### Do this
Give the data again, word for word.
----------------
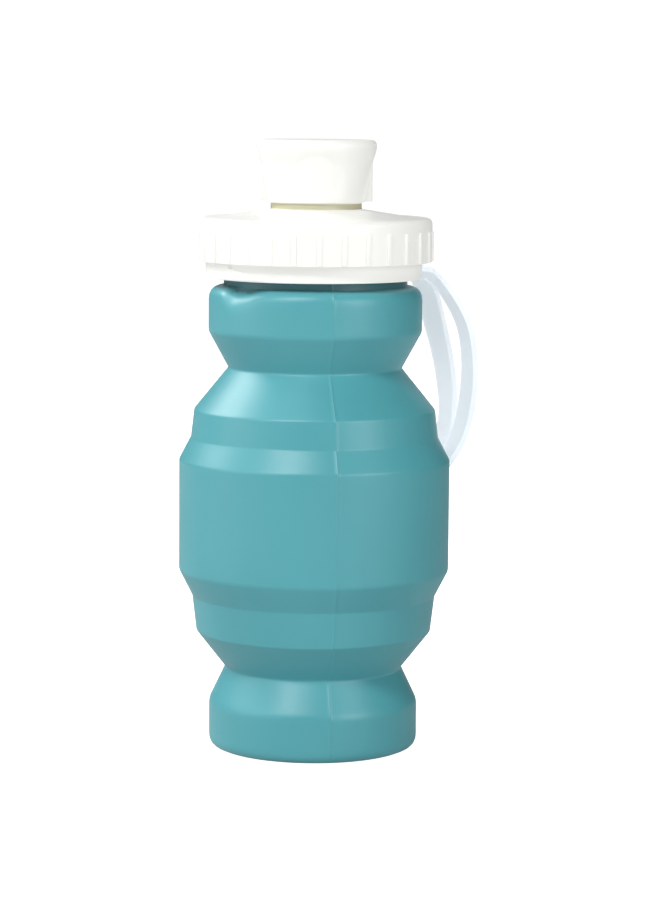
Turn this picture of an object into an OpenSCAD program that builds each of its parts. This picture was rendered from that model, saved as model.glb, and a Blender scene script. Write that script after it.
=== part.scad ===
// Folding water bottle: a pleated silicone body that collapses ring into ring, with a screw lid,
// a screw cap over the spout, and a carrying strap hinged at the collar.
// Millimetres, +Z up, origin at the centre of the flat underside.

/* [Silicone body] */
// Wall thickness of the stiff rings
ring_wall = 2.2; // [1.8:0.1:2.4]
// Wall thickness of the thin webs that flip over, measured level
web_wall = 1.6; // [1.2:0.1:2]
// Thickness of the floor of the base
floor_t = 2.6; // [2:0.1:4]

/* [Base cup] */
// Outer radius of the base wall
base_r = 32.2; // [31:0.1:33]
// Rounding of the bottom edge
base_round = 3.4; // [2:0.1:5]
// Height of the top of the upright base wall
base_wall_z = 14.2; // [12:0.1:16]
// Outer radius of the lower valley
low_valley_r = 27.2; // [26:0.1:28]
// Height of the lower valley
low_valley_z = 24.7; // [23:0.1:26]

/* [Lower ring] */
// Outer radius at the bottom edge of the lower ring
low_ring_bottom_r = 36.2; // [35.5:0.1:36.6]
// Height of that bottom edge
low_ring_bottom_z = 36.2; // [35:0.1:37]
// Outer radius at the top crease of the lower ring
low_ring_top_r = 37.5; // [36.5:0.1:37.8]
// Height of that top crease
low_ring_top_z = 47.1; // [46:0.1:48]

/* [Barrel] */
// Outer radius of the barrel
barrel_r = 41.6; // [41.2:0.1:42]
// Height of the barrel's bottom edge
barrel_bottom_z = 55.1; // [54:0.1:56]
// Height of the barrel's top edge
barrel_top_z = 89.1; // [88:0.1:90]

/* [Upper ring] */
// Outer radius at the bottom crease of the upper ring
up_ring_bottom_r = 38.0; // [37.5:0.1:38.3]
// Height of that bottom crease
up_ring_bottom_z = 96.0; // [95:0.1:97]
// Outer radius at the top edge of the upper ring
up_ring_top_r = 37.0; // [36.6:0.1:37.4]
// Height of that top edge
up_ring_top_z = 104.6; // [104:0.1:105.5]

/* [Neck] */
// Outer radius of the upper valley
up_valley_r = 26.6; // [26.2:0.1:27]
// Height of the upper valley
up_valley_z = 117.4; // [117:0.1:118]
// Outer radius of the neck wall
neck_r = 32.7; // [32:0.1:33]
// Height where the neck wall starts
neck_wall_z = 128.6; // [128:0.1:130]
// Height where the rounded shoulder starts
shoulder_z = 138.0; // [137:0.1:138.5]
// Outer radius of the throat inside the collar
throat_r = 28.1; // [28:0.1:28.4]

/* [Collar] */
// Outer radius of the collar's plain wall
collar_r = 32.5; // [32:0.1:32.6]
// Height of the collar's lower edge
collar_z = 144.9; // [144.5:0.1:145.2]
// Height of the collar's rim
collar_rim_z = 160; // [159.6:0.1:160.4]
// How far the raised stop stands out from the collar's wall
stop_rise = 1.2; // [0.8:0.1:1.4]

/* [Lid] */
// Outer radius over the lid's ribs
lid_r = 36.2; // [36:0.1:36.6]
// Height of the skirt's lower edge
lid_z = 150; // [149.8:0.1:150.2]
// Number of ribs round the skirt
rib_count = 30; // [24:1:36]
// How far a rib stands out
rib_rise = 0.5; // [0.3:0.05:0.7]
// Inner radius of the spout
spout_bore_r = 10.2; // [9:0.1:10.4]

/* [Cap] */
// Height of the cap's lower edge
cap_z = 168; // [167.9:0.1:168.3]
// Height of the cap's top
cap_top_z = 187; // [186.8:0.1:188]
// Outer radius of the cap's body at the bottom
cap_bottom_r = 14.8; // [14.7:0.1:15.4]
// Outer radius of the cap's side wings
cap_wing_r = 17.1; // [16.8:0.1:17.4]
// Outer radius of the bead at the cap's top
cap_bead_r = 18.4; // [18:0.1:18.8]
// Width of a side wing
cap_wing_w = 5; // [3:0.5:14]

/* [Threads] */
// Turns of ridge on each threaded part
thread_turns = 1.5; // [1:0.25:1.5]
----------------
### Answer to this problem
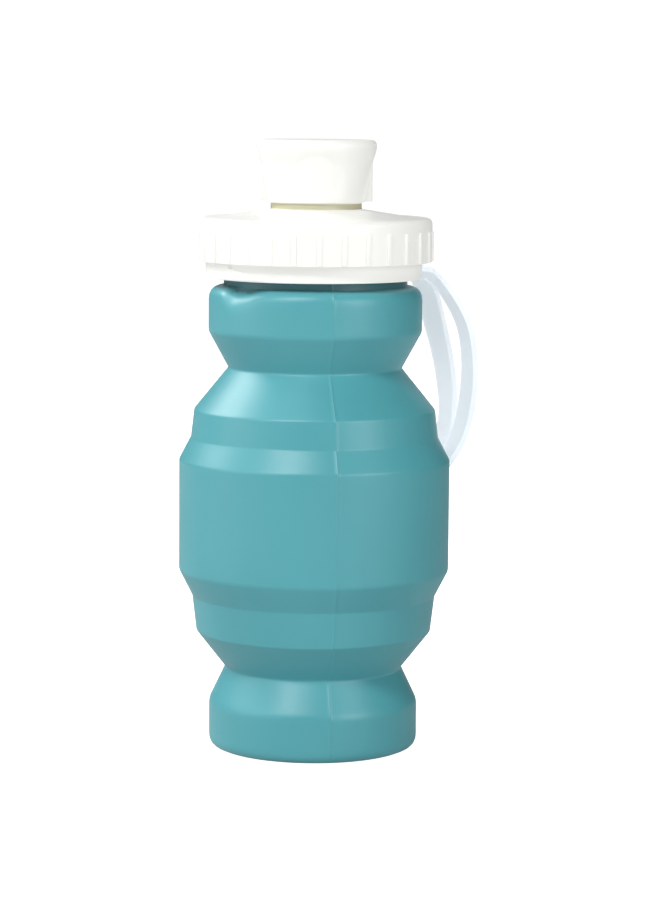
Turn this picture of an object into an OpenSCAD program that builds each of its parts. This picture was rendered from that model, saved as model.glb, and a Blender scene script. Write that script after it.
=== part.scad ===
// Folding water bottle: a pleated silicone body that collapses ring into ring, with a screw lid,
// a screw cap over the spout, and a carrying strap hinged at the collar.
// Millimetres, +Z up, origin at the centre of the flat underside.

/* [Silicone body] */
// Wall thickness of the stiff rings
ring_wall = 2.2; // [1.8:0.1:2.4]
// Wall thickness of the thin webs that flip over, measured level
web_wall = 1.6; // [1.2:0.1:2]
// Thickness of the floor of the base
floor_t = 2.6; // [2:0.1:4]

/* [Base cup] */
// Outer radius of the base wall
base_r = 32.2; // [31:0.1:33]
// Rounding of the bottom edge
base_round = 3.4; // [2:0.1:5]
// Height of the top of the upright base wall
base_wall_z = 14.2; // [12:0.1:16]
// Outer radius of the lower valley
low_valley_r = 27.2; // [26:0.1:28]
// Height of the lower valley
low_valley_z = 24.7; // [23:0.1:26]

/* [Lower ring] */
// Outer radius at the bottom edge of the lower ring
low_ring_bottom_r = 36.2; // [35.5:0.1:36.6]
// Height of that bottom edge
low_ring_bottom_z = 36.2; // [35:0.1:37]
// Outer radius at the top crease of the lower ring
low_ring_top_r = 37.5; // [36.5:0.1:37.8]
// Height of that top crease
low_ring_top_z = 47.1; // [46:0.1:48]

/* [Barrel] */
// Outer radius of the barrel
barrel_r = 41.6; // [41.2:0.1:42]
// Height of the barrel's bottom edge
barrel_bottom_z = 55.1; // [54:0.1:56]
// Height of the barrel's top edge
barrel_top_z = 89.1; // [88:0.1:90]

/* [Upper ring] */
// Outer radius at the bottom crease of the upper ring
up_ring_bottom_r = 38.0; // [37.5:0.1:38.3]
// Height of that bottom crease
up_ring_bottom_z = 96.0; // [95:0.1:97]
// Outer radius at the top edge of the upper ring
up_ring_top_r = 37.0; // [36.6:0.1:37.4]
// Height of that top edge
up_ring_top_z = 104.6; // [104:0.1:105.5]

/* [Neck] */
// Outer radius of the upper valley
up_valley_r = 26.6; // [26.2:0.1:27]
// Height of the upper valley
up_valley_z = 117.4; // [117:0.1:118]
// Outer radius of the neck wall
neck_r = 32.7; // [32:0.1:33]
// Height where the neck wall starts
neck_wall_z = 128.6; // [128:0.1:130]
// Height where the rounded shoulder starts
shoulder_z = 138.0; // [137:0.1:138.5]
// Outer radius of the throat inside the collar
throat_r = 28.1; // [28:0.1:28.4]

/* [Collar] */
// Outer radius of the collar's plain wall
collar_r = 32.5; // [32:0.1:32.6]
// Height of the collar's lower edge
collar_z = 144.9; // [144.5:0.1:145.2]
// Height of the collar's rim
collar_rim_z = 160; // [159.6:0.1:160.4]
// How far the raised stop stands out from the collar's wall
stop_rise = 1.2; // [0.8:0.1:1.4]

/* [Lid] */
// Outer radius over the lid's ribs
lid_r = 36.2; // [36:0.1:36.6]
// Height of the skirt's lower edge
lid_z = 150; // [149.8:0.1:150.2]
// Number of ribs round the skirt
rib_count = 30; // [24:1:36]
// How far a rib stands out
rib_rise = 0.5; // [0.3:0.05:0.7]
// Inner radius of the spout
spout_bore_r = 10.2; // [9:0.1:10.4]

/* [Cap] */
// Height of the cap's lower edge
cap_z = 168; // [167.9:0.1:168.3]
// Height of the cap's top
cap_top_z = 187; // [186.8:0.1:188]
// Outer radius of the cap's body at the bottom
cap_bottom_r = 14.8; // [14.7:0.1:15.4]
// Outer radius of the cap's side wings
cap_wing_r = 17.1; // [16.8:0.1:17.4]
// Outer radius of the bead at the cap's top
cap_bead_r = 18.4; // [18:0.1:18.8]
// Width of a side wing
cap_wing_w = 5; // [3:0.5:14]

/* [Threads] */
// Turns of ridge on each threaded part
thread_turns = 1.5; // [1:0.25:1.5]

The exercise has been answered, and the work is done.